7.15. Session Errors
If all of the connections of a session fail and cannot be
reestablished in a short time, or if initiators detect protocol
errors repeatedly, an initiator may choose to terminate a session and
establish a new session.
In this case, the initiator takes the following actions:
- Resets or closes all the transport connections.
- Terminates all outstanding requests with an appropriate response
before initiating a new session. If the same I_T nexus is
intended to be reestablished, the initiator MUST employ session
reinstatement (see Section 6.3.5).
When the session timeout (the connection state timeout for the last
failed connection) happens on the target, it takes the following
actions:
- Resets or closes the TCP connections (closes the session).
- Terminates all active tasks that were allegiant to the
connection(s) that constituted the session.
A target MUST also be prepared to handle a session reinstatement request from the initiator that may be addressing session errors.8. State Transitions
iSCSI connections and iSCSI sessions go through several well-defined states from the time they are created to the time they are cleared.
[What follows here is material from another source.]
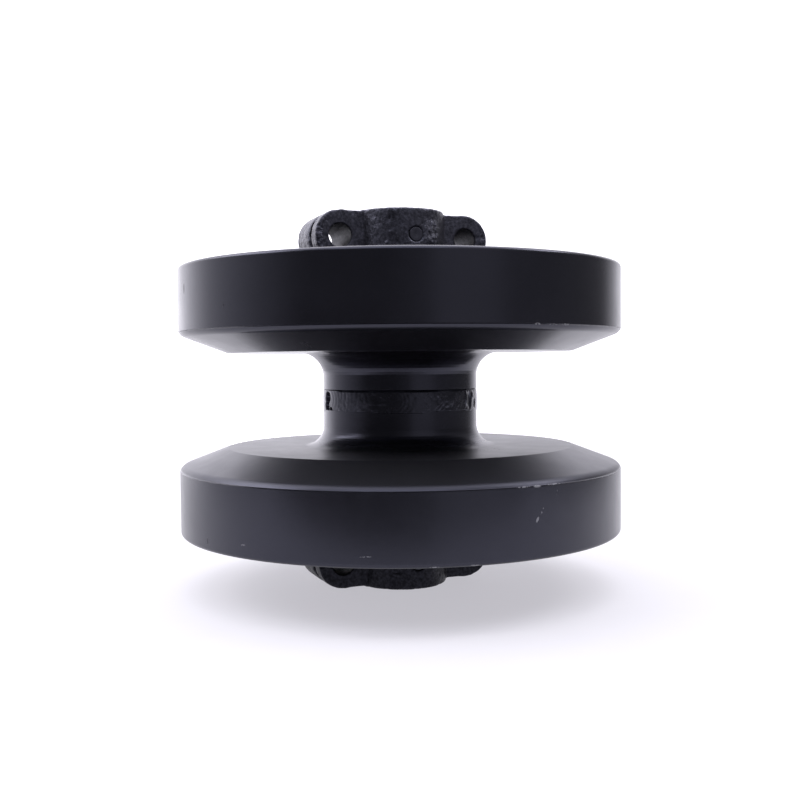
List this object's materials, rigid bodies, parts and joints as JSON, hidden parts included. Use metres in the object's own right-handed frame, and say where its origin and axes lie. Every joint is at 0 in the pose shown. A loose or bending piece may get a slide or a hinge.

The connection state transitions are described in two separate but dependent sets of state diagrams for ease in understanding. The first set of diagrams, "standard connection state diagrams", describes the connection state transitions when the iSCSI connection is not waiting for, or undergoing, a cleanup by way of an explicit or implicit logout. The second set, "connection cleanup state diagram", describes the connection state transitions while performing the iSCSI connection cleanup. While the first set has two diagrams -- one each for initiator and target -- the second set has a single diagram applicable to both initiators and targets. The "session state diagram" describes the state transitions an iSCSI session would go through during its lifetime, and it depends on the states of possibly multiple iSCSI connections that participate in the session. States and transitions are described in text, tables, and diagrams. The diagrams are used for illustration. The text and the tables are the governing specification.8.1. Standard Connection State Diagrams
8.1.1. State Descriptions for Initiators and Targets
State descriptions for the standard connection state diagram are as follows: S1: FREE - initiator: State on instantiation, or after successful connection closure. - target: State on instantiation, or after successful connection closure.
S2: XPT_WAIT
- initiator: Waiting for a response to its transport
connection establishment request.
- target: Illegal.
S3: XPT_UP
- initiator: Illegal.
- target: Waiting for the login process to commence.
S4: IN_LOGIN
- initiator: Waiting for the login process to conclude,
possibly involving several PDU exchanges.
- target: Waiting for the login process to conclude,
possibly involving several PDU exchanges.
S5: LOGGED_IN
- initiator: In the Full Feature Phase, waiting for all
internal, iSCSI, and transport events.
- target: In the Full Feature Phase, waiting for all internal,
iSCSI, and transport events.
S6: IN_LOGOUT
- initiator: Waiting for a Logout Response.
- target: Waiting for an internal event signaling completion
of logout processing.
S7: LOGOUT_REQUESTED
- initiator: Waiting for an internal event signaling
readiness to proceed with Logout.
- target: Waiting for the Logout process to start after
having requested a Logout via an Async Message.
S8: CLEANUP_WAIT
- initiator: Waiting for the context and/or resources to
initiate the cleanup processing for this CSM.
- target: Waiting for the cleanup process to start for this CSM.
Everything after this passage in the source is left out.